Po drugie, droga rowerowa w ciągu ulic Solidarności jest już dziś solidnie opóźniona w budowie. Pierwotnie miała ona powstać w 2008 roku, zaraz po zakończeniu prac projektowych (które trwały w 2006 i 2007 roku). Później jako datę realizacji projektu podawano rok 2009. Kolejnym wskazanym przez ZMID terminem był drugi kwartał 2010 roku. Ostatecznie
jej budowa zaczęła się w czwartym kwartale 2010 roku, czyli prawie 3 lata później niż pierwotnie przewidywano. W tym tempie „szafa zapomnienia” ZMID z przygotowanych w ubiegłych latach projektów dróg rowerowych (obecnie jest ich tam bodajże 7) opróżni się za jakieś… 14 lat. Oczywiście o ile w tym czasie nie zostanie zaprojektowana żadna nowa droga rowerowa. Nie nastraja to optymistycznie. A przecież ZMID powołano, by inwestycje przyśpieszyć!

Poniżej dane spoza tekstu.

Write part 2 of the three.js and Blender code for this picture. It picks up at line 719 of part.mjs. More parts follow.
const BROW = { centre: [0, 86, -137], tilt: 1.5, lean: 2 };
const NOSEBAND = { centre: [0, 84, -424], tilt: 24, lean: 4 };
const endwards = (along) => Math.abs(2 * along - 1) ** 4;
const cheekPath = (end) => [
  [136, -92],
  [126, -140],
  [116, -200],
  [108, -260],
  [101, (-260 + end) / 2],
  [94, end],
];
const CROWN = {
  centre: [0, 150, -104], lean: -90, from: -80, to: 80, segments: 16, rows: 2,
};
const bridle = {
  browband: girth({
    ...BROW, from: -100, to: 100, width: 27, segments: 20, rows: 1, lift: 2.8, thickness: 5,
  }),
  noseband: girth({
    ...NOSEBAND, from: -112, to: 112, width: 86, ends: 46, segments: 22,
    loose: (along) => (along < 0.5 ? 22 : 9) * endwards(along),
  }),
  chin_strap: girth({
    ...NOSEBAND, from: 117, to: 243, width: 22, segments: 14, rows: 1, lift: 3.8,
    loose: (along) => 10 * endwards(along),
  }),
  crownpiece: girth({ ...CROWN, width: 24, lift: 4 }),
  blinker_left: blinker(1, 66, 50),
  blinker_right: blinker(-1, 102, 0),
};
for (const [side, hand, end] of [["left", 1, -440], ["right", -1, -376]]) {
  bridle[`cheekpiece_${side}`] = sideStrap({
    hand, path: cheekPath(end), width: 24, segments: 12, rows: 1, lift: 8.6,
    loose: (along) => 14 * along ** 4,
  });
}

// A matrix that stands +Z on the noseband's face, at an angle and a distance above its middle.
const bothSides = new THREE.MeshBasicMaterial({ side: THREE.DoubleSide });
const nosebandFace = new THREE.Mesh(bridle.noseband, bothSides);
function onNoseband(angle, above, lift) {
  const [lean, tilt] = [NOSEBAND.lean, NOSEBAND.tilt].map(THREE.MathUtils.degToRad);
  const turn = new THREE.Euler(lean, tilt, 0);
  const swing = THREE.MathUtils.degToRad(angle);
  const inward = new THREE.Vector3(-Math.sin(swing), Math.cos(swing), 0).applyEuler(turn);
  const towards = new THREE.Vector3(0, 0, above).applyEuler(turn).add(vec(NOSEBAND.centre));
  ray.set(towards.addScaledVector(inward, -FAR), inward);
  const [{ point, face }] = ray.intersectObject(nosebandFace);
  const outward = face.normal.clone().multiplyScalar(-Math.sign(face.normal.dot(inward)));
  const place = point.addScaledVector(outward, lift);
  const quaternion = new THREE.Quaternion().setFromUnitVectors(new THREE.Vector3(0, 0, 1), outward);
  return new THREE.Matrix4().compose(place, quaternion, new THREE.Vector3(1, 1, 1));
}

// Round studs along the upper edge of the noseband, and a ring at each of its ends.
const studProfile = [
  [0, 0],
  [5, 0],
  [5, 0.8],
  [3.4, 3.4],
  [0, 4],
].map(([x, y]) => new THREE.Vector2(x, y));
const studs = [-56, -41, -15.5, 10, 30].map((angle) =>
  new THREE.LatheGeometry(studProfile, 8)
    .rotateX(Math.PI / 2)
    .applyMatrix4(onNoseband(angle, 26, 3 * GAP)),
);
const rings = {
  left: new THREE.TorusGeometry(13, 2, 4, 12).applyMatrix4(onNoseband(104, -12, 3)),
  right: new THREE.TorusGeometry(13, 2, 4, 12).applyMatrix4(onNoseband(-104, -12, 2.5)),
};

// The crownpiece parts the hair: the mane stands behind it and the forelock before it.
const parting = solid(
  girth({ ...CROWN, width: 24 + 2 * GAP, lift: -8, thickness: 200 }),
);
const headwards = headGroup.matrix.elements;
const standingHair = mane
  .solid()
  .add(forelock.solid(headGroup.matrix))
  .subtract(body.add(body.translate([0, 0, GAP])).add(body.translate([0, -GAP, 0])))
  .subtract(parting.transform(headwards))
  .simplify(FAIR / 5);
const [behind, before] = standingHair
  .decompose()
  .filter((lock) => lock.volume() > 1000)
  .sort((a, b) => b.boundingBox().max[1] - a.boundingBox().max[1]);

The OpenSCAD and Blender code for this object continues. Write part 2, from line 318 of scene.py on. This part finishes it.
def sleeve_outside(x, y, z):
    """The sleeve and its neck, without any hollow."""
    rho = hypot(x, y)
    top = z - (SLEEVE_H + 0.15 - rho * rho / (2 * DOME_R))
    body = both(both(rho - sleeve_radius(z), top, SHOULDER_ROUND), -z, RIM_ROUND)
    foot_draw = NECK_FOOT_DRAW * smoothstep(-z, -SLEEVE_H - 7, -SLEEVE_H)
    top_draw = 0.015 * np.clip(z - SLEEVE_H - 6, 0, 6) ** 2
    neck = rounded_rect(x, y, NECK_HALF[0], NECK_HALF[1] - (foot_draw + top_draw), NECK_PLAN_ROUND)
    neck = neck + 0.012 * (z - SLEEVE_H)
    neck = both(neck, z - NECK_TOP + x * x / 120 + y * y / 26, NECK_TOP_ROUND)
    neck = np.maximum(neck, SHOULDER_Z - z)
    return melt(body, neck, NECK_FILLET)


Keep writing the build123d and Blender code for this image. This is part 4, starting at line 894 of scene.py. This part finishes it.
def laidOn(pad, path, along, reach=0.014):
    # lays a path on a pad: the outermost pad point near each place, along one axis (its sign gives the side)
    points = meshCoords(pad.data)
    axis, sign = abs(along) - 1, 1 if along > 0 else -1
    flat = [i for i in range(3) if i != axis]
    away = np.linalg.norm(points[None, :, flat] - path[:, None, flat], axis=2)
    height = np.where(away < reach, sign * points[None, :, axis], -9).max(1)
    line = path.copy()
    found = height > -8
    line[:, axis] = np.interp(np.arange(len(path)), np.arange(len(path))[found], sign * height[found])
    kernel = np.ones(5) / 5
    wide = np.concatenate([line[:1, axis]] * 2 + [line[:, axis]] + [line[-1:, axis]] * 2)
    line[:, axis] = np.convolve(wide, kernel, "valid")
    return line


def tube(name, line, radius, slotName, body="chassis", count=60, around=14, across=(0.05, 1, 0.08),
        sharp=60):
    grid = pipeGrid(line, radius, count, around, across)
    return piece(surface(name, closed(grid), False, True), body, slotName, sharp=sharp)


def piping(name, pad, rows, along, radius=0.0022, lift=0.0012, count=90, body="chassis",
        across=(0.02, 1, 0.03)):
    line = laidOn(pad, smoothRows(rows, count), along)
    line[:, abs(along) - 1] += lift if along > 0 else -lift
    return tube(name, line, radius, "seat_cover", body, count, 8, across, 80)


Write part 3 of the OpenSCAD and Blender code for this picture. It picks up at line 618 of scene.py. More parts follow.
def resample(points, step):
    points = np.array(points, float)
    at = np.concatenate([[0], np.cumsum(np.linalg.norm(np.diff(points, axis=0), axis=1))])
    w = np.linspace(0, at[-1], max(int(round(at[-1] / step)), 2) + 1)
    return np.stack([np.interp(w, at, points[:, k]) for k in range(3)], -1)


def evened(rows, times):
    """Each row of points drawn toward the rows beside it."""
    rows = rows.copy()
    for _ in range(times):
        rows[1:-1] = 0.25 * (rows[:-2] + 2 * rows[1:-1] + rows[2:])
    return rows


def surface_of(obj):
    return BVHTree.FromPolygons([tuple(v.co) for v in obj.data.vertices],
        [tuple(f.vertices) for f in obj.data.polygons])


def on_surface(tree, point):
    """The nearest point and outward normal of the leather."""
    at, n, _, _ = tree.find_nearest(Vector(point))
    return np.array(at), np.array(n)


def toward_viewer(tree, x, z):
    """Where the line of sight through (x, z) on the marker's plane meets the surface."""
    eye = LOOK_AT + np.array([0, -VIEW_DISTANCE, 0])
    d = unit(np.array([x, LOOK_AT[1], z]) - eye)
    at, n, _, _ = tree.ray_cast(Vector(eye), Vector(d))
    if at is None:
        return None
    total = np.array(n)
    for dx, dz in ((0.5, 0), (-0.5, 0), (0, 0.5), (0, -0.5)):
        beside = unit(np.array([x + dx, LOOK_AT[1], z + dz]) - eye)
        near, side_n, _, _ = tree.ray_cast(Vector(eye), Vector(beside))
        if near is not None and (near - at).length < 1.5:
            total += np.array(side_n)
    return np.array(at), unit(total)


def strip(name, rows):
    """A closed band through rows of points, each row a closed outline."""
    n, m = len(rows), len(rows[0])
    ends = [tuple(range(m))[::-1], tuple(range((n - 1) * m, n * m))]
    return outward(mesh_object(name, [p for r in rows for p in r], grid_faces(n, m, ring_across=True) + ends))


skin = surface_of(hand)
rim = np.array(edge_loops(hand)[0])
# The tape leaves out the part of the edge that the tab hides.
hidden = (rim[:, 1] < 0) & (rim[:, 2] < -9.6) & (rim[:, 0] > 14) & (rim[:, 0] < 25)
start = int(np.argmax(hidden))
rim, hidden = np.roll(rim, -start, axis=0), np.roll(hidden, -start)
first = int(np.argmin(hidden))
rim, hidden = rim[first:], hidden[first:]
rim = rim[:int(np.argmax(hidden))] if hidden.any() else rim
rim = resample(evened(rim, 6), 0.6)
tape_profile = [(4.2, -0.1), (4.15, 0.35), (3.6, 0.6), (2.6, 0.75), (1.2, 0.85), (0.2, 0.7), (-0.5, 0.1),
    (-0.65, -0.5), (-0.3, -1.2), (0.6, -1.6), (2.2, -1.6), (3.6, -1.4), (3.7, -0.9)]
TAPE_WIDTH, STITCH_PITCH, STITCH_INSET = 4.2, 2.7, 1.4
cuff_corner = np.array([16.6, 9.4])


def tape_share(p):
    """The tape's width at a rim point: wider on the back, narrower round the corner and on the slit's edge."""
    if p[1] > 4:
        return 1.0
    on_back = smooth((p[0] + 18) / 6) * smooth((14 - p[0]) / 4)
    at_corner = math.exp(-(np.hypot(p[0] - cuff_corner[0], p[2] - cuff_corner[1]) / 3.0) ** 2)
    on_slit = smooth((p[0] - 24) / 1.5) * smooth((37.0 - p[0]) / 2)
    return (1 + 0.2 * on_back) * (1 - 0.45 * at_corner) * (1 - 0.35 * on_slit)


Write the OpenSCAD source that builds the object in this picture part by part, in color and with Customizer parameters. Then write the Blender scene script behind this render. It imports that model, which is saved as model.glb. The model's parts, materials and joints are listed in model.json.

Po trzecie, w czasie gdy projekt drogi rowerowej wzdłuż Radzymińskiej i Solidarności łapał kurz w szafie zapomnienia najpierw ZDM, a później ZMID, na tym odcinku doszło do 5 wypadków z udziałem rowerzystów. Ośmiu cyklistów przypłaciło zdrowiem zwłokę urzędu. Nasza radość z
rozpoczęcia prac nad budową ścieżki jest więc nieco przez łzy.
Po czwarte w końcu, nic nie wiadomo o rozpoczęciu budowy drogi rowerowej przy ulicy Jagiellońskiej, która stanowiłaby przedłużenie powstającej właśnie trasy. A, przypomnijmy, oba projekty powstawały równocześnie.
Droga na Jagiellońskiej więc również czeka w „szafie zapomnienia” od początku 2008 roku, czyli przez cały czas od powstania ZMID. jej budowa również miała ruszyć w II kwartale 2010 roku. Ciekawe czy ta ścieżka doczeka w szafie kolejnych wyborów?